▸ WORK TO BE COMPLETED
Identify, in the records below, every line where the string "saved" appears, and copy each such line.

▸ DATASET RECORDS
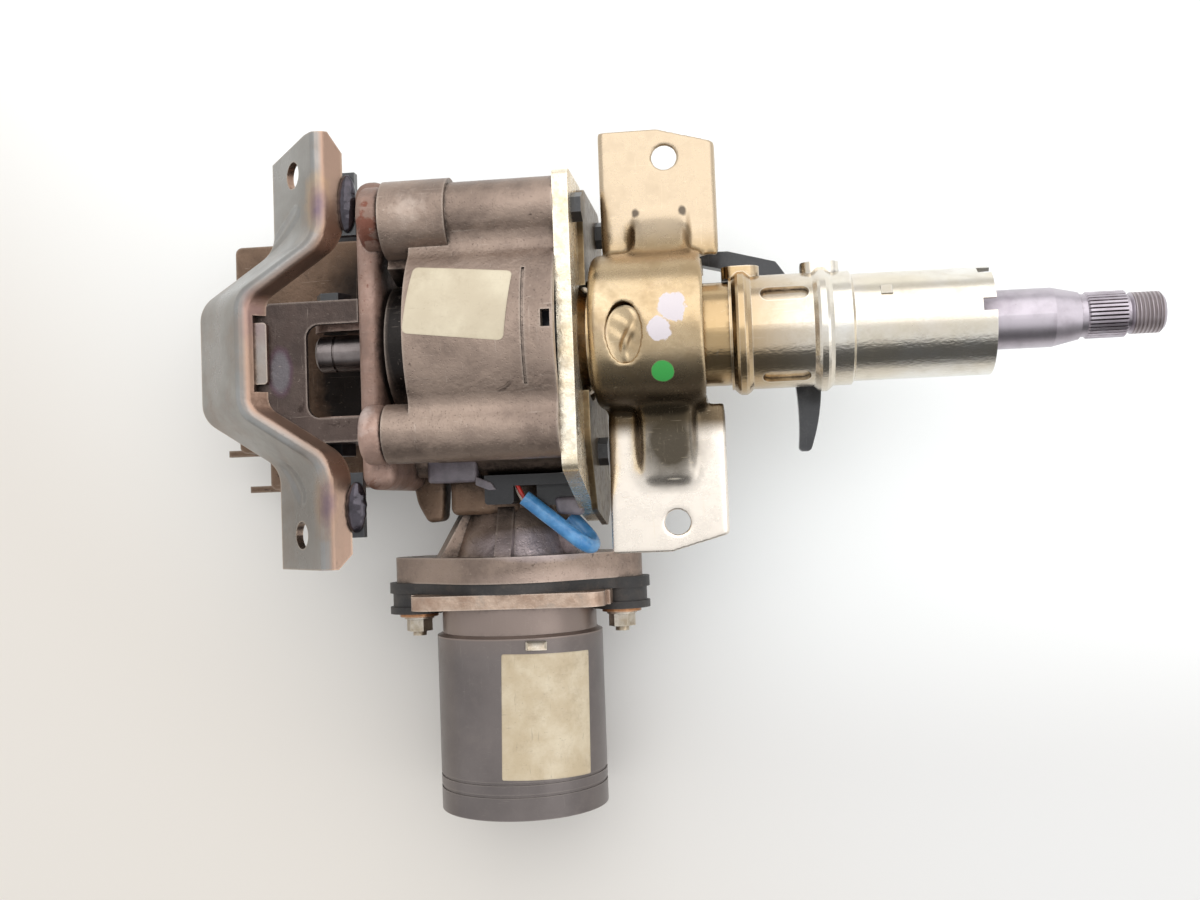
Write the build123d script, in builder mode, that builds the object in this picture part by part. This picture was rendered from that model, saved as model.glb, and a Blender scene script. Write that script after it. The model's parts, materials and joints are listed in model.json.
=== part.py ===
from build123d import *

import os
from math import cos, degrees, pi, radians, sin, sqrt, tan

# Electric power steering unit, column type, in millimetres.
# The origin is midway between the two holes of the upper bracket, on the top of its ears.
# +X runs along the column to the steering wheel, the motor points to -Y, and +Z is up.

os.makedirs("parts", exist_ok=True)

# Fits
running = 0.05  # radial clearance of a shaft in its bore
seat = 0.02  # clearance of pieces that are pressed or bolted together
free = 0.3  # gap between neighbours that move past each other

# Main places
axis_z = 4.0  # column axis above the ears
motor_x = -73.0  # worm and motor axis along the column
pitch_module = 1.8
wheel_teeth = 41
worm_starts = 2
worm_pitch_r = 8.1
wheel_pitch_r = pitch_module * wheel_teeth / 2
motor_z = axis_z - wheel_pitch_r - worm_pitch_r

# Steering shaft
shaft_tip_x = 188.5
thread_len, thread_r, thread_neck_r = 14.5, 8.0, 7.1
serration_len, serration_r, serration_depth, serrations = 14.5, 9.0, 0.7, 36
taper_len, shaft_r = 10.0, 11.5
shaft_neck_len, shaft_neck_r = 2.5, 8.3
wheel_shaft_x = 22.0  # left end of the wheel shaft
tail_r, tail_flat = 8.7, 14.0  # flatted joint of the wheel shaft and the input shaft
tail_len = 38.0
input_r = 10.0
torsion_r, torsion_end_r = 2.6, 3.4
spigot_r, spigot_len = 6.2, 22.0
dog_r, dog_width, dog_len = 9.0, 11.0, 9.0
twist_stop = 5.0  # degrees that the torsion bar may twist each way

# Output shaft
output_tip_x = -144.5
output_tip_r = 7.5
output_tip_len = 21.0
seal_r, seal_out_r = 9.0, 15.0
output_end_x = -47.0

# Jacket tubes
lower_tube_r, lower_tube_wall = 20.5, 1.6
upper_tube_r, tube_wall = 21.0, 1.6
lower_tube_end = 60.0
sleeve_x, sleeve_r, bead_r, bead_len = 24.0, 22.4, 24.5, 7.5
second_bead_x = 56.0
sleeve_end = 70.5
tube_end = 123.5
slot_x0, slot_x1, slot_width = 36.0, 54.5, 6.5
slot_angles = (56.5, 149, 236.5, 329)
cap_r, cap_out = 7.5, 25.8
pip_x, pip_turn, pip_side = 83.6, 57.0, 4.5

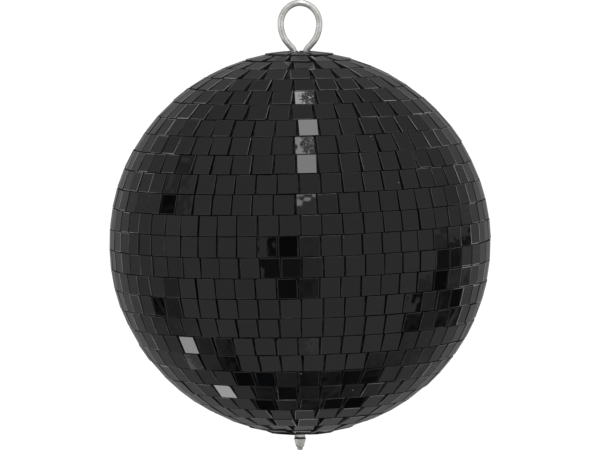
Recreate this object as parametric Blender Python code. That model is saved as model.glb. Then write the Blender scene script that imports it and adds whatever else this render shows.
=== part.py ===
"""A 20 cm mirror ball: rows of square mirror tiles glued round a hollow two-part shell, a steel
rod from pole to pole that clamps the shell, and a bent-wire eye that hangs the ball and rocks in
the drilled head of the rod.

Metres, +Z up. The origin is where a hook bears: the inside of the top of the eye. Heights called
"height" below are above the ball's centre.
"""

import math

import bmesh
import bpy

# Ball and tiles
BALL_RADIUS = 0.100  # to the corners of the tiles
TILE = 0.010  # side of one square tile
TILE_THICKNESS = 0.0015
JOINT_WIDTH = 0.0007  # open joint between neighbouring tiles
ROWS = 14  # rows from a pole to the equator
ROW_PITCH = math.radians(6.15)
ROW_LEAN = math.radians(1.5)  # the hand-laid rows lean this much at the equator, less near the poles
FIRST_TILE = math.radians(-87)  # direction of the meridian that the rows were started from
START_SPREAD = 0.12  # share of a tile that the starts wander to either side of it
CUT_ROWS = {1: 9, 2: 13}  # tiles in the rows next to a pole, cut narrower towards the pole
PROUD_ROWS = {1: 0.0009, 2: 0.0004}  # and this much further out than the rest
LEAST_FACETS = 24  # a short row is turned with several facets to a tile, so its corners stay in

# Shell and its joining band
SHELL_RADIUS = 0.0979
SHELL_WALL = 0.0024
SHELL_SIDES = 36
SHELL_OUTER_ARC = 9
SHELL_INNER_ARC = 6
POLE_HOLE = 0.0090  # radius of the hole at each pole
BAND_RADIUS = 0.0941
BAND_WALL = 0.0018
BAND_HALF_HEIGHT = 0.008

# Rod, with the flange and drilled tang at its top
ROD_RADIUS = 0.0014
ROD_BOTTOM = -0.1093
ROD_CHAMFER = 0.0003
FLANGE_RADIUS = 0.0055
FLANGE_BOTTOM = 0.0918
FLANGE_TOP = 0.0933
TANG_TOP = 0.0989
TANG_WIDTH = 0.0026  # along X, between the legs of the eye
TANG_DEPTH = 0.0080  # along Y

# Hanging eye
WIRE_RADIUS = 0.00165
HINGE_HEIGHT = 0.0955
HINGE_HOLE = 0.0020  # radius of the cross hole in the tang
EYE_HEIGHT = 0.1149  # the widest part of the loop
EYE_HALF_WIDTH = 0.0101  # of the centreline, like the next two
EYE_RISE = 0.0108  # from the widest part up to the top
EYE_DROP = 0.0132  # the loop curves in below its widest part as half an ellipse this deep
EYE_LEG = 0.0033  # half the distance between the upright legs
LEG_SLOPE = math.radians(41)  # the legs open out to the loop at this angle from upright
SLOPE_BEND = 0.0020
FOOT_BEND = 0.0020
FOOT_END = 0.0002  # the two feet stop this far from the middle of the tang
ARC_STEP = math.radians(12)

# Bushes that line the pole holes
BUSH_RADIUS = 0.0086
BUSH_FLANGE_RADIUS = 0.0140
BUSH_RECESS = 0.0062
BUSH_BORE = 0.0018
BUSH_MOUTH = 0.0975
BUSH_SEAT = 0.0906
BUSH_END = 0.0885
BUSH_FLANGE_TOP = 0.0935
BUSH_FLANGE_BOTTOM = 0.0917
BOTTOM_BUSH_SEAT = 0.0972
CLEARANCE = 0.0003  # between pieces that touch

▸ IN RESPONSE
Write the build123d script, in builder mode, that builds the object in this picture part by part. This picture was rendered from that model, saved as model.glb, and a Blender scene script. Write that script after it. The model's parts, materials and joints are listed in model.json.
Recreate this object as parametric Blender Python code. That model is saved as model.glb. Then write the Blender scene script that imports it and adds whatever else this render shows.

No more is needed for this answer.